有没有一种方法可以将仅过滤的事件从Apache Flink流传递到AsyncDataStream / AsyncIO流?

时间:2019-04-29 19:27:35

标签: apache-flink

所以我在Json中有一堆日志,并且有一个流可以验证/过滤出所需的Json,并且效果很好!

现在,我想使用AsyncIO从已过滤的Json中进行数据库查找,但是似乎asyncInvoke在流的每个输入上执行,而不是在已过滤的结果上执行。

DataStream<String> stringInputStream = env.addSource(flinkKafkaConsumer);

stringInputStream
    .flatMap(stringToJsonObject()) // Make sure only JSON logs go through.
    .returns(JsonObject.class)
    .filter(filterLogs("my-app")) // Filter logs for my-app
    .flatMap(jsonStringToJsonObject("someJsonEncodedStringField"))
    .returns(JsonObject.class)
    .filter(filterSpecificEvent()); // This stream works as expected, putting print() here only prints filtered events.

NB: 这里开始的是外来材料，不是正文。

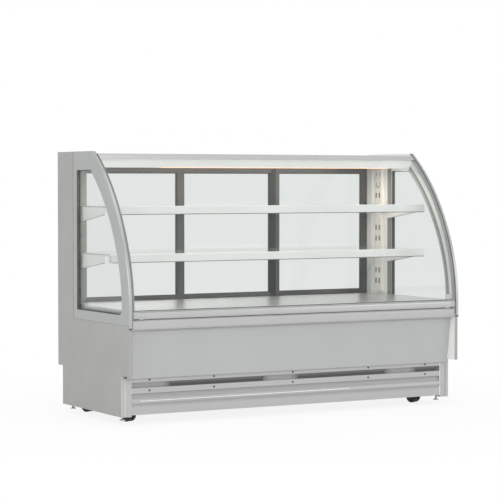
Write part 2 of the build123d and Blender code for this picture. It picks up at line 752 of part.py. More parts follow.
def edge_strip(side, x0, x1, z1):
    """An upright strip of the kick's face, rounded on its outer edge."""
    strip = box(side * x0, side * x1, KICK_FACE, KICK_FACE + KICK_PLATE, SKIRT_Z, z1)
    edge = strip.edges().filter_by(Axis.Z).sort_by(Axis.Y)[:2].sort_by(Axis.X)[0 if side < 0 else -1]
    return fillet(edge, min(CORNER_R, KICK_PLATE - FIT))


def tube(along, x0, x1, y0, y1, z0, z1):
    """A square tube that is open at both ends along X, Y or Z."""
    wall = {axis: 0 if axis == along else TUBE_WALL for axis in "XYZ"}
    hollow = box(
        x0 + wall["X"], x1 - wall["X"], y0 + wall["Y"], y1 - wall["Y"], z0 + wall["Z"], z1 - wall["Z"]
    )
    return box(x0, x1, y0, y1, z0, z1) - hollow


def base_frame():
    """Lower and upper rings of tube, corner uprights, cross tubes, caster seats and kick tabs."""
    front, back = FRAME_FRONT + TUBE, FRAME_BACK - TUBE
    tubes = []
    for z0 in (FRAME_Z0, UPPER_Z0):
        tubes.append(tube("X", -INNER, INNER, FRAME_FRONT, front, z0, z0 + TUBE))
        tubes.append(tube("X", -INNER, INNER, back, FRAME_BACK, z0, z0 + TUBE))
    for side in (-1, 1):
        outer, inner = side * INNER, side * (INNER - TUBE)
        x0, x1 = min(outer, inner), max(outer, inner)
        lower = tube("Y", x0, x1, front, back, FRAME_Z0, FRAME_Z1)
        for y in FOOT_Y:
            lower -= rod_z(side * FOOT_X, y, FRAME_Z0 - 1, FRAME_Z1 + 1, FOOT_ROD_R + BORE_FIT)
        tubes.append(lower)
        tubes.append(tube("Y", x0, x1, front, back, UPPER_Z0, FRAME_TOP))
        tubes.append(tube("Z", x0, x1, FRAME_FRONT, front, FRAME_Z1, UPPER_Z0))
        tubes.append(tube("Z", x0, x1, back, FRAME_BACK, FRAME_Z1, UPPER_Z0))
        center = side * CASTER_X
        carrier = tube("Y", center - TUBE / 2, center + TUBE / 2, front, back, FRAME_Z0, FRAME_Z1)
        for y in CASTER_Y:
            hole = rod_z(center, y, FRAME_Z0 - SEAT_T - 1, FRAME_Z0 + TUBE / 2, KINGPIN_R + BORE_FIT)
            carrier -= hole
            seat = box(
                center - SEAT_W / 2, center + SEAT_W / 2, y - SEAT_W / 2, y + SEAT_W / 2,
                FRAME_Z0 - SEAT_T, FRAME_Z0,
            )
            tubes.append(seat - hole)
        tubes.append(carrier)
    tubes.append(tube("Y", -TUBE / 2, TUBE / 2, front, back, UPPER_Z0, FRAME_TOP))
    for x in SCREW_X:
        x0, x1 = x - TAB_W / 2, x + TAB_W / 2
        tubes.append(box(x0, x1, KICK_FACE + SHEET, FRAME_FRONT, FRAME_Z0, FRAME_Z0 + TAB_H))
    write("base_frame", *tubes)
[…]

DataStream<JsonObject> lookupCarrierCodeStream = 
    AsyncDataStream.orderedWait(stringInputStream, lookupCodesInDB(), 3000, TimeUnit.MILLISECONDS, 100);

private static RichAsyncFunction<String, JsonObject> lookupCodesInDB() {
  return new RichAsyncFunction<String, JsonObject>() {
      @Override
      public void asyncInvoke(String input, ResultFuture<JsonObject> resultFuture) throws Exception {
          // This seems to receive all events, rather then the filtered ones.
          System.out.println("Input:" + input);

          resultFuture.complete(Collections.singleton(new JsonObject(input)));
      }
  };
}

更新

如果我像这样分割流,这似乎是可行的...

DataStream<String> kafkaStringInput = env.addSource(flinkKafkaConsumer);

DataStream<JsonObject> jsonLogsInput = ...;
DataStream<JsonObject> appLogsInput = ...;
DataStream<JsonObject> evenInput = ...;

DataStream<JsonObject> lookupStream = AsyncDataStream.orderedWait(evenInput, ...);

不知道为什么它不能流畅地工作,但是可以。

1 个答案:

答案 0 :(得分:1)

将功能应用于流,如

eventStream
  .flatmap()

不修改eventStream,而是返回一个新的流。

所以您想做这样的事情:

DataStream<JsonObject>filteredStream = stringInputStream
  .flatMap(stringToJsonObject())
  .returns(JsonObject.class)
  .filter(filterLogs("my-app"))
  .flatMap(jsonStringToJsonObject("someJsonEncodedStringField"))
  .returns(JsonObject.class)
  .filter(filterSpecificEvent());

DataStream<JsonObject> lookupCarrierCodeStream = 
  AsyncDataStream.orderedWait(filteredStream, lookupCodesInDB(), 3000, TimeUnit.MILLISECONDS, 100);